Us: “well, actually we started at Appalachia”
Pause to recall where Appalachia is,
Them: “what!? Are you crazy?”
We hiked on to Monroe and sadly that was our last island in the clouds. One of our plans had been to build a snowman on the summit to signal to Matt and Aaron that we had made it there, but that’s easier said than done with 10-degree windswept snow and rocks. We called and left a message on their phone instead.
By noon we were on to Eisenhower and met another group of hikers. This time we told them where we started they responded something like “oh, that’s nice”. Obviously they had no clue where the Appalachia trailhead was.

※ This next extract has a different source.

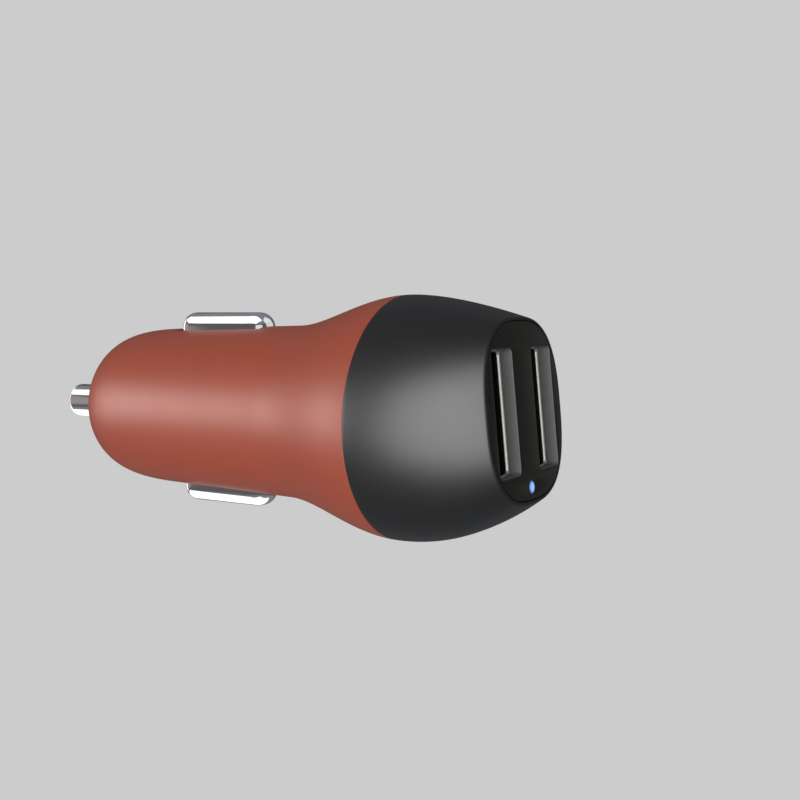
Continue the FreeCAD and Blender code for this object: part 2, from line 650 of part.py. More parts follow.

Shortly after Eisenhower we welcomed the protection of the trees again before hitting our last official president, Pierce. It was only 1:30pm on the summit and we all agreed it would be lame to just end it there, so we pushed on to tag a final (unofficial) president – Jackson. (Apparently the mountain was named after a geologist, not the president, but at least the name sounds presidential).
The trail down to Crawford notch offered awesome glissading practice and we finished the last 3 miles in just 45 minutes, ending in 14 hours total.
We thought the day couldn’t end any better, until we found a buffet of free chips and meatballs at the highland center while waiting for Aaron and Matt to finish. If anyone at the highland center is reading this we thank them for their generosity to us hungry hikers.